Complex Concepts Simplified
• Section 8: “Causing or inciting a child under 13 to engage in sexual activity.” A strictly more serious offence because Parliament treats under-13s as legally incapable of consent.
• Section 10: Same conduct but where the child is under 16 (not under 13). Maximum penalty identical (14 yrs) but Sentencing Guideline brackets differ.
Guidelines as “Not Straitjackets”
Sentencing Council Guidelines provide starting points and ranges, yet judges may move outside those brackets if aggravating factors are “particularly egregious or of extreme potency.”
Totality Principle
When sentencing for multiple offences, the court must ensure the overall sentence is “just and proportionate.” This can be achieved by:
1. Making sentences consecutive (one after the other), or
2. Running them concurrently but increasing (“weighting”) the lead sentence.
Unduly Lenient Sentence (ULS) Scheme
The Attorney- or Solicitor-General may refer a Crown Court sentence to the Court of Appeal if it appears “unduly lenient.” The Court may increase the sentence if it falls outside the reasonable range open to the original judge.
Conclusion
Talukder powerfully restates appellate willingness to intervene where concurrent sentencing and mechanistic guideline usage conceal the full gravity of child sexual offences. The Court’s methodology—importing section 8 benchmarks, insisting on proper weighting for concurrency, and providing a coherent totality cross-check—sets a clear template for future cases.

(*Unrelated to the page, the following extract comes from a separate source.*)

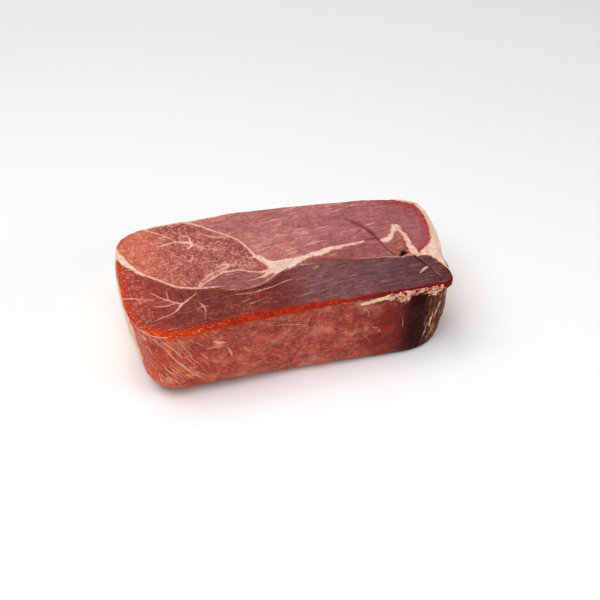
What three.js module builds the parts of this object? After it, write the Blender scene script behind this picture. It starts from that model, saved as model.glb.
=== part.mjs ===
// A boneless block of dry-cured ham: one piece of meat, pressed to a rounded bar and cut flat along its top.
// Millimetres. X runs along the block, Y from the carved front to the rind at the back, Z up.
// The origin is on the surface it rests on, under the middle of the block.
import * as THREE from 'three';
import { ParametricGeometry } from 'three/addons/geometries/ParametricGeometry.js';
import { mergeGeometries, mergeVertices } from 'three/addons/utils/BufferGeometryUtils.js';

const HEIGHT = 72;

// How many faces run along, across and up the block, and how many of those rows turn round the foot.
const ALONG = 76;
const ACROSS = 36;
const ROWS = 12;
const FOOT_ROWS = 4;

// Above the belly the rows draw together towards the rim, more so for a higher value.
const ROW_CROWDING = 1.6;

// Three outlines, from the flat it rests on to the edge of the cut face. Each is a four-cornered bar, in the
// order front left, front right, back right, back left. `round` is where the rounding of that corner starts,
// and `bow` is how far the side that follows it swells outwards at its middle.
const FOOT = [
  { x: -106, y: -28, z: 0, round: 22, bow: 1 },
  { x: 105, y: -38, z: 0, round: 27, bow: 3 },
  { x: 115, y: 50, z: 0, round: 24, bow: 4 },
  { x: -112, y: 52, z: 0, round: 24, bow: 0 },
];
const BELLY = [
  { x: -114.5, y: -52, z: 22, round: 23, bow: -3.5 },
  { x: 107, y: -42.5, z: 22, round: 44, bow: 5 },
  { x: 126, y: 56.5, z: 34, round: 32, bow: 5 },
  { x: -129.5, y: 64.5, z: 30, round: 27, bow: 3.5 },
];
const RIM = [
  { x: -128.5, y: -56.5, z: HEIGHT, round: 47, bow: -3.5 },
  { x: 110, y: -40.5, z: HEIGHT, round: 9, bow: -4.5 },
  { x: 115, y: 51, z: HEIGHT, round: 24, bow: 11 },
  { x: -126.5, y: 58, z: HEIGHT, round: 21, bow: 0.5 },
];
const CORNERS = RIM.length;

// The cut's edge is a little rounded, over this width and drop.
const EDGE_WIDTH = 1.8;
const EDGE_DROP = 0.9;

// Fat seams between the muscles of the cut face, as [x, y] along their middle. Fat dries less than meat, so
// it stands slightly proud, and most in the broad seams.
const SEAMS = [
  { half: 3, proud: 0.5, line: [[-80, 63], [-52, 48], [-38, 36], [-26, 12], [-18, 3]] },
  { half: 4, proud: 1, line: [[-18, 3], [6, 6], [22, 11], [56, 13]] },
  { half: 4, proud: 0.6, line: [[-128, 36], [-117, 21], [-93, -2], [-76, -9], [-58, -11]] },
  { half: 3, proud: 0.8, line: [[68, 11], [77, 17], [83, 25], [87, 6], [88, -5]] },
  { half: 5, proud: 0.7, line: [[92, -4], [108, 4]] },
];

// Folds where two muscles part, each let into the face by its own depth.
const FOLDS = [
  { half: 3.8, depth: 2.2, line: [[50, 42], [61, 27], [67, 9], [78, -6]] },
  { half: 3.6, depth: 1.6, line: [[88, -9], [94, -20], [100, -32]] },
  { half: 3, depth: 0.9, line: [[-22, -12], [3, 0], [20, 4], [48, -2], [78, -7]] },
];
const GAP = { x: 78, y: -5.5, radius: 4.2, depth: 4.5 };

// Whole muscles that dried to a hollow or stand up, by centre, reach and height.
const MUSCLES = [
  { x: 18, y: 40, alongReach: 60, acrossReach: 18, height: -1.2 },
  { x: -76, y: 24, alongReach: 36, acrossReach: 24, height: 0.9 },
  { x: 36, y: -24, alongReach: 60, acrossReach: 14, height: 1.2 },
  { x: 79, y: 8, alongReach: 8, acrossReach: 8, height: -1.2 },
];

// The meat's surface is nowhere flat: a few long waves, each across its own direction, give its unevenness.
const WAVES = [
  { length: 74, turn: 0.5, shift: 0.4, height: 0.5 },
  { length: 47, turn: 2.1, shift: 2.2, height: 0.35 },
  { length: 31, turn: 1.2, shift: 4.1, height: 0.2 },
];
const WALL_WAVE = 1.3;

// The tip of the front right muscle stands out as a lip over a groove in the side below it.
const LIP = { reach: 24, drop: 9, groove: 2.4 };

const corner = (outline, index) => {
  const { x, y, z } = outline[(index + CORNERS) % CORNERS];
  return new THREE.Vector3(x, y, z);
};

// A curve between two points whose middle stands `bow` to the right of the straight way.
function bowed(from, to, bow) {
  const outward = new THREE.Vector3(to.y - from.y, from.x - to.x, 0).normalize();
  const handle = from.clone().lerp(to, 0.5).addScaledVector(outward, 2 * bow);
  return new THREE.QuadraticBezierCurve3(from, handle, to);
}

// One side of an outline, from the middle of one rounded corner to the middle of the next.
function outlineSide(outline, index) {
  const bowAt = (i) => outline[(i + CORNERS) % CORNERS].bow;
  const roundAt = (i) => outline[(i + CORNERS) % CORNERS].round;
  const sideAt = (i) => bowed(corner(outline, i), corner(outline, i + 1), bowAt(i));
  const before = sideAt(index - 1);
  const side = sideAt(index);
  const after = sideAt(index + 1);
  const leave = side.getPointAt(roundAt(index) / side.getLength());
  const arrive = side.getPointAt(1 - roundAt(index + 1) / side.getLength());
  const fromRound = before.getPointAt(1 - roundAt(index) / before.getLength());
  const toRound = after.getPointAt(roundAt(index + 1) / after.getLength());
  const halfRound = (far, peak, near) => ({
    middle: peak.clone().multiplyScalar(2).add(far).add(near).divideScalar(4),
    handle: peak.clone().add(near).divideScalar(2),
  });
  const first = halfRound(fromRound, side.v0, leave);
  const last = halfRound(toRound, side.v2, arrive);
  const straightShare = 1 - (roundAt(index) + roundAt(index + 1)) / side.getLength();
  const path = new THREE.CurvePath();
  path.add(new THREE.QuadraticBezierCurve3(first.middle, first.handle, leave));
  path.add(bowed(leave, arrive, bowAt(index) * straightShare ** 2));
  path.add(new THREE.QuadraticBezierCurve3(arrive, last.handle, last.middle));
  return path;
}

const outlineSides = (outline) => outline.map((_, index) => outlineSide(outline, index));
const foot = outlineSides(FOOT);
const belly = outlineSides(BELLY);
const rim = outlineSides(RIM);

// A share of the way along a side. The first and last face are as narrow as the cut's rounded edge.
function edgeStep(share, steps, side) {
  const narrow = EDGE_WIDTH / rim[side].getLength();
  const step = Math.round(share * steps);
  if (step === 0 || step === steps) return step / steps;
  return narrow + ((step - 1) / (steps - 2)) * (1 - 2 * narrow);
}

function wave(x, y) {
  return WAVES.reduce((sum, { length, turn, shift, height }) => {
    const along = x * Math.cos(turn) + y * Math.sin(turn);
    return sum + height * Math.sin((2 * Math.PI * along) / length + shift);
  }, 0);
}

// How near a point is to a line, as 1 on it and fading to 0 past its half width.
function nearLine(x, y, { half, line }) {
  const point = new THREE.Vector3(x, y, 0);
  const nearest = new THREE.Vector3();
  let distance = Infinity;
  for (let i = 1; i < line.length; i++) {
    const start = new THREE.Vector3(...line[i - 1], 0);
    const end = new THREE.Vector3(...line[i], 0);
    new THREE.Line3(start, end).closestPointToPoint(point, true, nearest);
    distance = Math.min(distance, nearest.distanceTo(point));
  }
  return Math.exp(-((distance / half) ** 2));
}

function cutRelief(x, y) {
  let height = wave(x, y);
  height += Math.max(...SEAMS.map((seam) => seam.proud * nearLine(x, y, seam)));
  height -= Math.max(...FOLDS.map((fold) => fold.depth * nearLine(x, y, fold)));
  for (const muscle of MUSCLES) {
    const u = (x - muscle.x) / muscle.alongReach;
    const v = (y - muscle.y) / muscle.acrossReach;
    height += muscle.height * Math.exp(-(u * u + v * v));
  }
  const gap = Math.hypot(x - GAP.x, y - GAP.y) / GAP.radius;
  return height - GAP.depth * Math.exp(-gap * gap);
}

// The cut face: a patch between the rim's four sides, with its relief.
function cutFace(u, v, target) {
  const s = edgeStep(u, ALONG, 0);
  const t = edgeStep(v, ACROSS, 1);
  const [frontLeft, frontRight, backRight, backLeft] = rim.map((side) => side.getPoint(0));
  target.set(0, 0, 0);
  target.addScaledVector(rim[0].getPoint(s), 1 - t).addScaledVector(rim[2].getPoint(1 - s), t);
  target.addScaledVector(rim[3].getPoint(1 - t), 1 - s).addScaledVector(rim[1].getPoint(t), s);
  target.addScaledVector(frontLeft, -(1 - s) * (1 - t)).addScaledVector(frontRight, -s * (1 - t));
  target.addScaledVector(backRight, -s * t).addScaledVector(backLeft, -(1 - s) * t);
  const onEdge = s === 0 || s === 1 || t === 0 || t === 1;
  target.z += onEdge ? wave(target.x, target.y) - EDGE_DROP : cutRelief(target.x, target.y);
}

// Where a share of the way round falls: the side, and how far along it.
function roundTheBlock(share) {
  const counts = [ALONG, ACROSS, ALONG, ACROSS];
  const steps = 2 * (ALONG + ACROSS);
  let step = Math.round(share * steps) % steps;
  let side = 0;
  while (step >= counts[side]) {
    step -= counts[side];
    side += 1;
  }
  return { side, along: edgeStep(step / counts[side], counts[side], side % 2) };
}

// The outside: a round foot that turns up to the belly, then a side that leans out or in to the rim.
function wall(u, v, target) {
  const { side, along } = roundTheBlock(u);
  const low = foot[side].getPoint(along);
  const middle = belly[side].getPoint(along);
  const high = rim[side].getPoint(along);
  high.z += wave(high.x, high.y) - EDGE_DROP;
  const way = belly[side].getTangent(along);
  const outward = new THREE.Vector3(way.y, -way.x, 0).normalize();
  const row = Math.round(v * ROWS);
  if (row <= FOOT_ROWS) {
    const angle = ((row / FOOT_ROWS) * Math.PI) / 2;
    target.lerpVectors(low, middle, Math.sin(angle));
    target.z = middle.z * (1 - Math.cos(angle));
  } else {
    const edge = EDGE_WIDTH / (HEIGHT - middle.z);
    const step = (row - FOOT_ROWS) / (ROWS - 1 - FOOT_ROWS);
    const crowded = 1 - Math.max(0, 1 - step) ** ROW_CROWDING;
    const rise = row === ROWS ? 1 : crowded * (1 - edge);
    target.lerpVectors(middle, high, rise * rise);
    target.z = THREE.MathUtils.lerp(middle.z, high.z, rise);
    const fromTip = rim[1].getPoint(0).distanceTo(high) / LIP.reach;
    const below = (high.z - target.z) / LIP.drop;
    const groove = LIP.groove * (below * Math.exp(1 - below)) ** 3;
    target.addScaledVector(outward, -groove * Math.exp(-(fromTip ** 2)));
  }
  const hold = Math.sin((Math.PI * target.z) / high.z);
  target.addScaledVector(outward, WALL_WAVE * hold * wave(target.x + target.z, target.y - target.z));
}

// The flat it rests on, facing down.
function restingFace() {
  const steps = 2 * (ALONG + ACROSS);
  const face = new THREE.CircleGeometry(1, steps);
  for (let step = 0; step <= steps; step++) {
    const { side, along } = roundTheBlock(step / steps);
    const edge = foot[side].getPoint(along);
    face.attributes.position.setXYZ(step + 1, edge.x, edge.y, edge.z);
  }
  face.setIndex(Array.from(face.index.array).reverse());
  return face;
}

function hamGeometry() {
  const faces = [
    new ParametricGeometry(cutFace, ALONG, ACROSS),
    new ParametricGeometry(wall, 2 * (ALONG + ACROSS), ROWS),
    restingFace(),
  ];
  for (const face of faces) {
    face.deleteAttribute('normal');
    face.deleteAttribute('uv');
  }
  const closed = mergeVertices(mergeGeometries(faces), 1e-3);
  closed.computeBoundingBox();
  const middle = closed.boundingBox.getCenter(new THREE.Vector3());
  closed.translate(-middle.x, -middle.y, 0);
  closed.computeVertexNormals();
  return closed;
}

const curedMeat = new THREE.MeshStandardMaterial({ color: 0xb05f55, roughness: 0.5, metalness: 0 });
const ham = new THREE.Mesh(hamGeometry(), curedMeat);
ham.name = 'ham';

const hamBlock = new THREE.Group();
hamBlock.add(ham);

export default hamBlock;
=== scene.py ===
"""A boneless block of dry-cured ham: its cut face with the fat seams, its carved side and its rind, in a studio.

The block is a finely divided copy of the solid. Its seams, folds and muscles are drawn on it in millimetres,
as attributes of its points, and the materials read those.
"""

import math

import bmesh
import bpy
import numpy as np
from bpy.props import FloatProperty, FloatVectorProperty, PointerProperty
from mathutils import Matrix, Vector, kdtree, noise


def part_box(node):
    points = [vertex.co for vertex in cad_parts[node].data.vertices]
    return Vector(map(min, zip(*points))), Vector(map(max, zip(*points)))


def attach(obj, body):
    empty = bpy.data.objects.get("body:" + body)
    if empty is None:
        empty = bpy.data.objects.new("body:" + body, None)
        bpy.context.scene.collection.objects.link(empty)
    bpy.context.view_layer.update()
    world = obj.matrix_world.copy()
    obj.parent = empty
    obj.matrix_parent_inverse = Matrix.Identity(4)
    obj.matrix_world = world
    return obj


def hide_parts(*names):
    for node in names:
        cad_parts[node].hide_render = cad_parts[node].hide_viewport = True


bl_info = {
    "name": "Cured ham block",
    "version": (1, 0, 0),
    "blender": (4, 5, 0),
    "location": "3D Viewport > Sidebar > Ham",
    "description": "Makes a block of dry-cured ham and the studio it is shown in",
    "category": "Object",
}

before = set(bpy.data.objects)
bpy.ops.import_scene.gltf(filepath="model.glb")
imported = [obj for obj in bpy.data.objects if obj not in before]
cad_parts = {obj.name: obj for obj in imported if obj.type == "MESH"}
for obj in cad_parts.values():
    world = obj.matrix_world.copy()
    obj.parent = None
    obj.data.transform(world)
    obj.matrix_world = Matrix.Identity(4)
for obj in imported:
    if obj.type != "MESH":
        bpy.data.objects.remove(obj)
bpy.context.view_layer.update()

HAM = "ham"
MM = 0.001
LOW, HIGH = (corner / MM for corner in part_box(HAM))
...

Practitioners should note:
- Charging under section 10 will not necessarily shield an offender from section 8-level sentencing where the victim is under 13.
- Separate victims or episodes generally require consecutive sentences or substantial weighting.
- Judicial reasons must transparently link aggravating features, guideline choices, and totality calculations.
By substituting an eight-year term for the offender, the Court sent a strong signal that protection of society’s most vulnerable demands rigorous, principled sentencing that accurately mirrors harm and culpability—even when prosecutorial charging choices are less than ideal.